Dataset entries
┄┄┄┄┄┄
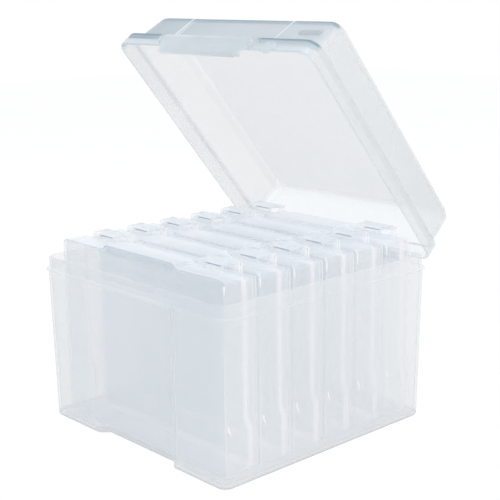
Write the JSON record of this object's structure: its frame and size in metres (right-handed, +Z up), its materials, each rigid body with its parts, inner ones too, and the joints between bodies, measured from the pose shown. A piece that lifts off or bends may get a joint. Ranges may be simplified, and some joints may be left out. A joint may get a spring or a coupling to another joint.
{
  "type": "photo keeper case",
  "caption": "Clear box with a deep hinged lid and a front latch, holding a row of slim latching inner cases stood on edge.",
  "frame": {"origin": "middle of the box's underside, on the surface that it stands on", "axes": "+Z up, +X to the right as seen from the latch side, the front with the latch faces -Y"},
  "size_m": [0.2138, 0.2506, 0.3117],
  "materials": {
    "box_plastic": "clear, slightly milky, glossy",
    "lid_plastic": "clear, slightly milky, glossy",
    "latch_plastic": "clear with a blue-grey cast, glossy",
    "case_plastic": "clear, slightly milky, glossy",
    "cover_plastic": "clear, slightly milky, glossy",
    "snap_plastic": "clear, glossy"
  },
  "bodies": {
    "base": {"base": "box_plastic"},
    "lid": {"lid": "lid_plastic"},
    "lid_latch": {"lid_latch": "latch_plastic"},
    "case_1": {"case_1_tray": "case_plastic", "case_1_cover": "cover_plastic"},
    "case_1_latch_left": {"case_1_latch_left": "snap_plastic"},
    "case_1_latch_right": {"case_1_latch_right": "snap_plastic"},
    "case_2": {"case_2_tray": "case_plastic", "case_2_cover": "cover_plastic"},
    "case_2_latch_left": {"case_2_latch_left": "snap_plastic"},
    "case_2_latch_right": {"case_2_latch_right": "snap_plastic"},
    "case_3": {"case_3_tray": "case_plastic", "case_3_cover": "cover_plastic"},
    "case_3_latch_left": {"case_3_latch_left": "snap_plastic"},
    "case_3_latch_right": {"case_3_latch_right": "snap_plastic"},
    "case_4": {"case_4_tray": "case_plastic", "case_4_cover": "cover_plastic"},
    "case_4_latch_left": {"case_4_latch_left": "snap_plastic"},
    "case_4_latch_right": {"case_4_latch_right": "snap_plastic"},
    "case_5": {"case_5_tray": "case_plastic", "case_5_cover": "cover_plastic"},
    "case_5_latch_left": {"case_5_latch_left": "snap_plastic"},
    "case_5_latch_right": {"case_5_latch_right": "snap_plastic"},
    "case_6": {"case_6_tray": "case_plastic", "case_6_cover": "cover_plastic"},
    "case_6_latch_left": {"case_6_latch_left": "snap_plastic"},
    "case_6_latch_right": {"case_6_latch_right": "snap_plastic"}
  },
  "joints": [
    {"name": "lid_hinge", "type": "hinge", "parent": "base", "child": "lid", "pos_m": [0, 0.11255, 0.1226], "axis": [-1, 0, 0], "range_deg": [-50.45, 54.55]},
    {"name": "lid_latch_hinge", "type": "hinge", "parent": "lid", "child": "lid_latch", "pos_m": [0, -0.02286, 0.2996], "axis": [-1, 0, 0], "range_deg": [0, 60]},
    {"name": "case_1_lift", "type": "slide", "parent": "base", "child": "case_1", "axis": [0, 0, 1], "range_m": [0, 0.13]},
    {"name": "case_1_snap_left", "type": "hinge", "parent": "case_1", "child": "case_1_latch_left", "pos_m": [-0.0625, -0.06525, 0.1497], "axis": [-1, 0, 0], "range_deg": [0, 60]},
    {"name": "case_1_snap_right", "type": "hinge", "parent": "case_1", "child": "case_1_latch_right", "pos_m": [0.0625, -0.06525, 0.1497], "axis": [-1, 0, 0], "range_deg": [0, 60]},
    {"name": "case_2_lift", "type": "slide", "parent": "base", "child": "case_2", "axis": [0, 0, 1], "range_m": [0, 0.13]},
    {"name": "case_2_snap_left", "type": "hinge", "parent": "case_2", "child": "case_2_latch_left", "pos_m": [-0.0625, -0.03225, 0.1497], "axis": [-1, 0, 0], "range_deg": [0, 60]},
    {"name": "case_2_snap_right", "type": "hinge", "parent": "case_2", "child": "case_2_latch_right", "pos_m": [0.0625, -0.03225, 0.1497], "axis": [-1, 0, 0], "range_deg": [0, 60]},
    {"name": "case_3_lift", "type": "slide", "parent": "base", "child": "case_3", "axis": [0, 0, 1], "range_m": [0, 0.13]},
    {"name": "case_3_snap_left", "type": "hinge", "parent": "case_3", "child": "case_3_latch_left", "pos_m": [-0.0625, 0.00075, 0.1497], "axis": [-1, 0, 0], "range_deg": [0, 60]},
    {"name": "case_3_snap_right", "type": "hinge", "parent": "case_3", "child": "case_3_latch_right", "pos_m": [0.0625, 0.00075, 0.1497], "axis": [-1, 0, 0], "range_deg": [0, 60]},
    {"name": "case_4_lift", "type": "slide", "parent": "base", "child": "case_4", "axis": [0, 0, 1], "range_m": [0, 0.13]},
    {"name": "case_4_snap_left", "type": "hinge", "parent": "case_4", "child": "case_4_latch_left", "pos_m": [-0.0625, 0.03375, 0.1497], "axis": [-1, 0, 0], "range_deg": [0, 60]},
    {"name": "case_4_snap_right", "type": "hinge", "parent": "case_4", "child": "case_4_latch_right", "pos_m": [0.0625, 0.03375, 0.1497], "axis": [-1, 0, 0], "range_deg": [0, 60]},
    {"name": "case_5_lift", "type": "slide", "parent": "base", "child": "case_5", "axis": [0, 0, 1], "range_m": [0, 0.09]},
    {"name": "case_5_snap_left", "type": "hinge", "parent": "case_5", "child": "case_5_latch_left", "pos_m": [-0.0625, 0.06675, 0.1497], "axis": [-1, 0, 0], "range_deg": [0, 60]},
    {"name": "case_5_snap_right", "type": "hinge", "parent": "case_5", "child": "case_5_latch_right", "pos_m": [0.0625, 0.06675, 0.1497], "axis": [-1, 0, 0], "range_deg": [0, 60]},
    {"name": "case_6_lift", "type": "slide", "parent": "base", "child": "case_6", "axis": [0, 0, 1], "range_m": [0, 0.05]},
    {"name": "case_6_snap_left", "type": "hinge", "parent": "case_6", "child": "case_6_latch_left", "pos_m": [-0.0625, 0.09975, 0.1497], "axis": [-1, 0, 0], "range_deg": [0, 60]},
    {"name": "case_6_snap_right", "type": "hinge", "parent": "case_6", "child": "case_6_latch_right", "pos_m": [0.0625, 0.09975, 0.1497], "axis": [-1, 0, 0], "range_deg": [0, 60]}
  ]
}
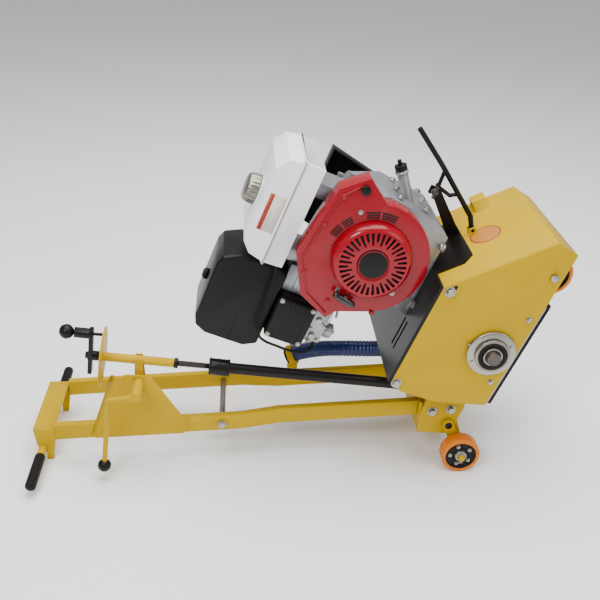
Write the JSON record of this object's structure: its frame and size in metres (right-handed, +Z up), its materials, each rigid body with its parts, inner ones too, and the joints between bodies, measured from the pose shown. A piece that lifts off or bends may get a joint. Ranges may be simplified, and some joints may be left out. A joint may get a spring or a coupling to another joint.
{
  "type": "walk-behind floor planer",
  "caption": "Petrol walk-behind planer: a cutter drum in a tipped steel housing, an engine on top, lifting wheels, a depth crank and a long twin-arm handle",
  "frame": {"origin": "ground point under the centre of the bounding box", "axes": "+X from the grips to the cutting housing, +Y to the operator's left, +Z up"},
  "size_m": [1.2922, 0.526, 0.8574],
  "materials": {
    "yellow_paint": "satin",
    "black_paint": "satin",
    "red_paint": "gloss",
    "white_plastic": "gloss",
    "black_plastic": "satin",
    "black_rubber": "matte",
    "zinc_steel": "satin",
    "dark_steel": "matte",
    "cast_aluminium": "satin",
    "orange_tyre": "satin",
    "blue_hose": "satin"
  },
  "bodies": {
    "chassis": {"right_arm": "yellow_paint", "left_arm": "yellow_paint", "handle_crossbar": "yellow_paint", "right_end_plate": "yellow_paint", "left_end_plate": "yellow_paint", "grip_tube": "yellow_paint", "gusset_plate": "yellow_paint", "axle_beam": "yellow_paint", "hose_bracket": "yellow_paint", "right_side_plate": "yellow_paint", "left_side_plate": "yellow_paint", "hood": "yellow_paint", "rear_wall": "yellow_paint", "engine_base": "black_paint", "belt_guard": "black_paint", "fan_shroud": "red_paint", "recoil_cover": "red_paint", "fuel_tank": "white_plastic", "air_cleaner": "black_plastic", "control_box": "black_plastic", "right_grip": "black_rubber", "left_grip": "black_rubber", "right_skirt_rubber": "black_rubber", "left_skirt_rubber": "black_rubber", "front_skirt": "black_rubber", "drive_belt": "black_rubber", "spacer_tube": "zinc_steel", "right_bearing_flange": "zinc_steel", "left_bearing_flange": "zinc_steel", "front_axle": "zinc_steel", "muffler": "dark_steel", "right_skirt_strip": "cast_aluminium", "left_skirt_strip": "cast_aluminium", "crankcase": "cast_aluminium", "cylinder_head": "cast_aluminium", "carburettor": "cast_aluminium", "dust_hose": "blue_hose"},
    "swing_axle": {"swing_axle": "yellow_paint"},
    "right_rear_wheel": {"right_rear_wheel": "orange_tyre"},
    "left_rear_wheel": {"left_rear_wheel": "orange_tyre"},
    "right_front_wheel": {"right_front_wheel": "orange_tyre"},
    "left_front_wheel": {"left_front_wheel": "orange_tyre"},
    "lift_lever": {"lift_lever": "yellow_paint", "lever_ball": "black_plastic"},
    "support_tube": {"support_tube": "yellow_paint"},
    "crank": {"crank": "black_paint"},
    "crank_knob": {"crank_knob": "black_plastic"},
    "push_tube": {"push_tube": "black_paint"},
    "drum": {"drum": "dark_steel", "drum_shaft": "dark_steel", "drum_pulley": "dark_steel"},
    "crankshaft": {"crankshaft": "zinc_steel", "engine_pulley": "dark_steel"},
    "starter_grip": {"starter_grip": "black_rubber"},
    "fuel_cap": {"fuel_cap": "black_plastic"},
    "oil_filler_cap": {"oil_filler_cap": "black_plastic"},
    "throttle_lever": {"throttle_lever": "zinc_steel"},
    "choke_lever": {"choke_lever": "zinc_steel"},
    "engine_switch": {"engine_switch": "black_plastic"},
    "lift_bar": {"lift_bar": "black_paint"}
  },
  "joints": [
    {"name": "axle_swing", "type": "hinge", "parent": "chassis", "child": "swing_axle", "pos_m": [0.41586, 0, 0.114], "axis": [0, 1, 0], "range_deg": [-8, 8]},
    {"name": "lever_swing", "type": "hinge", "parent": "chassis", "child": "lift_lever", "pos_m": [-0.37114, -0.16, 0.245], "axis": [0, 1, 0], "range_deg": [-15.53, 15.53]},
    {"name": "trunnion_turn", "type": "hinge", "parent": "lift_lever", "child": "support_tube", "pos_m": [-0.37114, -0.096, 0.292], "axis": [0, 1, 0], "range_deg": [-15.53, 15.53]},
    {"name": "crank_spin", "type": "hinge", "parent": "support_tube", "child": "crank", "pos_m": [-0.47054, -0.096, 0.30296], "axis": [0.994, 0, -0.1096], "range_deg": [-1080, 1080]},
    {"name": "knob_pull", "type": "slide", "parent": "crank", "child": "crank_knob", "axis": [-0.994, 0, 0.1096], "range_m": [0, 0.008], "stiffness_N_per_m": 400, "springref_m": -0.006},
    {"name": "push_tube_travel", "type": "slide", "parent": "support_tube", "child": "push_tube", "axis": [0.994, 0, -0.1096], "range_m": [-0.0091, 0.0091]},
    {"name": "right_rear_roll", "type": "hinge", "parent": "swing_axle", "child": "right_rear_wheel", "pos_m": [0.44586, -0.159, 0.05], "axis": [0, 1, 0], "continuous": true},
    {"name": "left_rear_roll", "type": "hinge", "parent": "swing_axle", "child": "left_rear_wheel", "pos_m": [0.44586, 0.159, 0.05], "axis": [0, 1, 0], "continuous": true},
    {"name": "right_front_roll", "type": "hinge", "parent": "chassis", "child": "right_front_wheel", "pos_m": [0.59622, -0.159, 0.56828], "axis": [0, 1, 0], "continuous": true},
    {"name": "left_front_roll", "type": "hinge", "parent": "chassis", "child": "left_front_wheel", "pos_m": [0.59622, 0.159, 0.56828], "axis": [0, 1, 0], "continuous": true},
    {"name": "drum_spin", "type": "hinge", "parent": "chassis", "child": "drum", "pos_m": [0.47632, 0, 0.36701], "axis": [0, 1, 0], "continuous": true},
    {"name": "crankshaft_spin", "type": "hinge", "parent": "chassis", "child": "crankshaft", "pos_m": [0.17763, 0, 0.58691], "axis": [0, 1, 0], "continuous": true},
    {"name": "starter_pull", "type": "slide", "parent": "chassis", "child": "starter_grip", "axis": [-0.5286, 0, -0.8489], "range_m": [0, 0.45], "stiffness_N_per_m": 40, "springref_m": -0.08},
    {"name": "fuel_cap_turn", "type": "hinge", "parent": "chassis", "child": "fuel_cap", "pos_m": [-0.09701, 0, 0.70845], "axis": [-0.9323, 0, 0.3616], "range_deg": [0, 90]},
    {"name": "oil_cap_turn", "type": "hinge", "parent": "chassis", "child": "oil_filler_cap", "pos_m": [0.24695, -0.02, 0.77669], "axis": [-0.2879, 0, 0.9577], "range_deg": [0, 360]},
    {"name": "throttle_turn", "type": "hinge", "parent": "chassis", "child": "throttle_lever", "pos_m": [0.06968, -0.086, 0.3971], "axis": [0, 1, 0], "range_deg": [-20, 35]},
    {"name": "choke_turn", "type": "hinge", "parent": "chassis", "child": "choke_lever", "pos_m": [0.05305, -0.086, 0.35421], "axis": [0, 1, 0], "range_deg": [-50, 10]},
    {"name": "switch_turn", "type": "hinge", "parent": "chassis", "child": "engine_switch", "pos_m": [0.15226, -0.14, 0.75657], "axis": [0, 1, 0], "range_deg": [0, 45]},
    {"name": "lift_bar_fold", "type": "hinge", "parent": "chassis", "child": "lift_bar", "pos_m": [0.44848, 0.02, 0.60074], "axis": [0, 1, 0], "range_deg": [0, 45]}
  ],
  "couplings": [
    {"joint": "lever_swing", "follows": "axle_swing", "ratio": 1.9291},
    {"joint": "trunnion_turn", "follows": "axle_swing", "ratio": -1.9291},
    {"joint": "push_tube_travel", "follows": "crank_spin", "m_per_rad": 0.00047746},
    {"joint": "crankshaft_spin", "follows": "drum_spin", "ratio": 1.1402}
  ]
}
┄┄┄┄┄┄
### [Exercise details]
Count every line in the listing above that holds "frame", then report only the count.

### [Exercise answer]
4